WHAT TO PRODUCE> Take the lines from the one bearing "front_case();" to the one bearing "the imported voltage", inclusive, and reproduce them exactly; include no other line.

RECORDED INFORMATION>
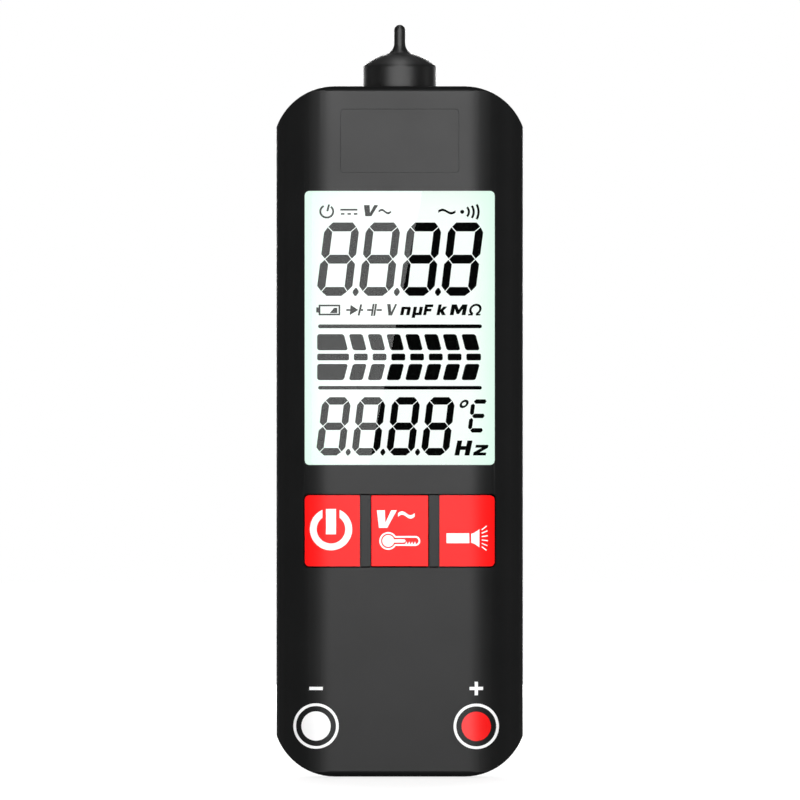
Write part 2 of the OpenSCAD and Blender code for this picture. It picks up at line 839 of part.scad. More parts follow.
// Half profile of the nose: cylinder, shoulder, dome, hollow and round tip
module nose_profile() {
    s_r = nose_r - shoulder_r;
    s_z = dome_z + sqrt(pow(dome_r - shoulder_r, 2) - pow(s_r, 2));
    grow = dome_r / (dome_r - shoulder_r);
    top = [s_r * grow, dome_z + (s_z - dome_z) * grow];
    f_r = tip_r + tip_fillet;
    f_z = dome_z + sqrt(pow(dome_r + tip_fillet, 2) - pow(f_r, 2));
    shrink = dome_r / (dome_r + tip_fillet);
    foot = [f_r * shrink, dome_z + (f_z - dome_z) * shrink];
    polygon([[0, flange_z1], [nose_r, flange_z1], [nose_r, s_z], [s_r, s_z], top, [0, top[1]]]);
    translate([s_r, s_z]) circle(shoulder_r);
    intersection() {
        translate([0, dome_z]) circle(dome_r);
        translate([0, flange_z1]) square([top[0], nose_h + over]);
    }
    difference() {
        polygon([[0, dome_z + dome_r / 2], foot, [f_r, f_z], [tip_r, f_z], [0, f_z]]);
        translate([f_r, f_z]) circle(tip_fillet);
    }
    translate([0, dome_z]) square([tip_r, tip_z - dome_z]);
    intersection() {
        translate([0, tip_z]) circle(tip_r);
        translate([0, tip_z - tip_r]) square([tip_r, 2 * tip_r]);
    }
}

module probe_nose() {
    flange_r = nose_r + nose_flange;
    color("#161719") rotate_extrude() difference() {
        union() {
            nose_profile();
            translate([0, flange_z0]) square([flange_r, nose_flange_t]);
            translate([0, flange_z1 - over]) square([nose_r, 2 * over]);
        }
        translate([0, flange_z0 - over]) square([hollow_r, hollow_z1 - flange_z0 + over]);
        translate([0, flange_z0]) square([rod_hole_r, rod_hole_z1 - flange_z0]);
    }
}

module sensing_rod() {
    plate_z1 = hollow_z1 - 2 * fit;
    foot_z = board_z1 - 3 * cradle_t;
    color("#c9a24a") {
        rod_z(0, 0, rod_r, foot_z, rod_hole_z1 - 2 * fit);
        rod_z(0, 0, hollow_r - 4 * fit, plate_z1 - rod_plate_t, plate_z1);
        block(-rod_r, rod_r, board_back + fit, 0, foot_z, foot_z + rod_plate_t);
    }
}

module torch_lamp() {
    top_z = body_h - 6 * fit;
    base_z = top_z - lamp_h;
    leg_r = 0.17 * lamp_r;
    leg_x = 0.7 * lamp_r;
    leg_z = board_z1 - cradle_t;
    color("#f4f6f0") {
        rod_z(lamp_x, 0, lamp_r, base_z, top_z - lamp_r / 3);
        intersection() {
            translate([lamp_x, 0, top_z - lamp_r]) sphere(lamp_r);
            rod_z(lamp_x, 0, lamp_r, top_z - lamp_r, top_z);
        }
        rod_z(lamp_x, 0, collar_r, base_z, base_z + lamp_r / 2);
        for (s = [-1, 1]) {
            rod_z(lamp_x + s * leg_x, 0, leg_r, leg_z, base_z + fit);
            rod_y(lamp_x + s * leg_x, leg_z + leg_r, leg_r, board_back + fit, leg_r);
        }
    }
}

module buzzer() {
    port_r = 0.2 * buzzer_r;
    y1 = board_back + fit + buzzer_h;
    color("#202022") difference() {
        rod_y(buzzer_x, buzzer_z, buzzer_r, board_back + fit, y1);
        rod_y(buzzer_x, buzzer_z, port_r, y1 - buzzer_h / 2, y1 + over);
    }
}

module measuring_chip() {
    x0 = buzzer_r / 2;
    z0 = buzzer_z - buzzer_r;
    lead_w = 0.4;
    lead_y = board_back + fit;
    lead_count = 8;
    color("#2a2a2c") {
        block(x0, x0 + chip_w, lead_y + fit, lead_y + fit + chip_t, z0, z0 + chip_w);
        for (i = [1:lead_count], s = [0, 1]) {
            at = i * chip_w / (lead_count + 1) - lead_w / 2;
            near = s * chip_w - lead_w * 2;
            block(x0 + at, x0 + at + lead_w, lead_y, lead_y + lead_w / 2,
                z0 + near, z0 + near + 4 * lead_w);
            block(x0 + near, x0 + near + 4 * lead_w, lead_y, lead_y + lead_w / 2,
                z0 + at, z0 + at + lead_w);
        }
    }
}

// Disc on the board above the chip
module thermistor() {
    disc_r = 0.45 * buzzer_r;
    disc_t = 2.4;
    x = disc_r + 1.5 * wall;
    z = buzzer_z + buzzer_r + disc_r;
    color("#c8862e") rod_y(x, z, disc_r, board_back + fit, board_back + fit + disc_t);
}

module input_resistors() {
    r = 1.3;
    len = 9;
    lead_r = 0.3;
    x = (well_out + inner_x) / 2;
    y = board_back + fit + r;
    z0 = low_boss[1] + boss_r + r;
    color("#7fa7b5") for (s = [-1, 1]) {
        rod_z(s * x, y, r, z0, z0 + len);
        rod_z(s * x, y, lead_r, z0 - r, z0 + len + r);
        for (z = [z0 - r + lead_r, z0 + len + r - lead_r])
            rod_y(s * x, z, lead_r, board_back + fit, y + lead_r);
    }
}

front_case();
rear_case();
battery_door();
case_screws();
window_pane();
front_glass();
rear_glass();
display_frame();
light_guide();
contact_strip();
main_board();
power_key();
alert_key();
select_key();
power_stem();
alert_stem();
select_stem();
key_switches();
jack_block();
common_socket();
input_socket();
left_cell();
right_cell();
bridge_contact();
plus_contact();
minus_contact();
battery_springs();
probe_nose();
sensing_rod();
torch_lamp();
buzzer();
measuring_chip();
thermistor();
input_resistors();
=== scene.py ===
"""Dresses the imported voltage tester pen: smooth cases, display artwork, prints, finishes and a studio."""

import logging
import math
from collections.abc import Callable, Sequence
from dataclasses import dataclass, field
from enum import Enum

import bmesh
import bpy
from bmesh.types import BMEdge, BMesh, BMVert
from bpy.types import Material, Node, NodeOutputs, NodeSocket, NodeTree, Object
from mathutils import Matrix, Quaternion, Vector


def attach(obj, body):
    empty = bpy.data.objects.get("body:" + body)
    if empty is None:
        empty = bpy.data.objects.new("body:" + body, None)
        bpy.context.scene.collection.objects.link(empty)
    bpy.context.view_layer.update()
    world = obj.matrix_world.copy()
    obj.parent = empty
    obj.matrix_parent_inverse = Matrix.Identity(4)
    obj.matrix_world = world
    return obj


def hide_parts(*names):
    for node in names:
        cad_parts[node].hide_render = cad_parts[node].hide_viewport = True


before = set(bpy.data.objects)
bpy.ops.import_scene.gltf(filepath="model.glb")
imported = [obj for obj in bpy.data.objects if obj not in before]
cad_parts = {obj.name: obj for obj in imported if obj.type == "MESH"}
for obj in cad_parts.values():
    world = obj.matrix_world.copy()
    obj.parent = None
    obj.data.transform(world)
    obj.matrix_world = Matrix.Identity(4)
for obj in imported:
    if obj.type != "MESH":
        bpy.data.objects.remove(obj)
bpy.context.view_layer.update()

Pair = tuple[float, float]
Triple = tuple[float, float, float]

MM = 0.001
# Thickness of a print, in millimetres
INK = 0.006
# Angle in degrees from which an edge is rounded
SHARP = 34.0
# Widest rounding of an edge, as a share of the narrowest face beside its chain
ROOM_SHARE = 0.2
# Distance in millimetres and turn in degrees below which points and faces of a CAD mesh are one
SAME_POINT, SAME_FACE = 0.002, 0.4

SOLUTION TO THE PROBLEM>
front_case();
rear_case();
battery_door();
case_screws();
window_pane();
front_glass();
rear_glass();
display_frame();
light_guide();
contact_strip();
main_board();
power_key();
alert_key();
select_key();
power_stem();
alert_stem();
select_stem();
key_switches();
jack_block();
common_socket();
input_socket();
left_cell();
right_cell();
bridge_contact();
plus_contact();
minus_contact();
battery_springs();
probe_nose();
sensing_rod();
torch_lamp();
buzzer();
measuring_chip();
thermistor();
input_resistors();
=== scene.py ===
"""Dresses the imported voltage tester pen: smooth cases, display artwork, prints, finishes and a studio."""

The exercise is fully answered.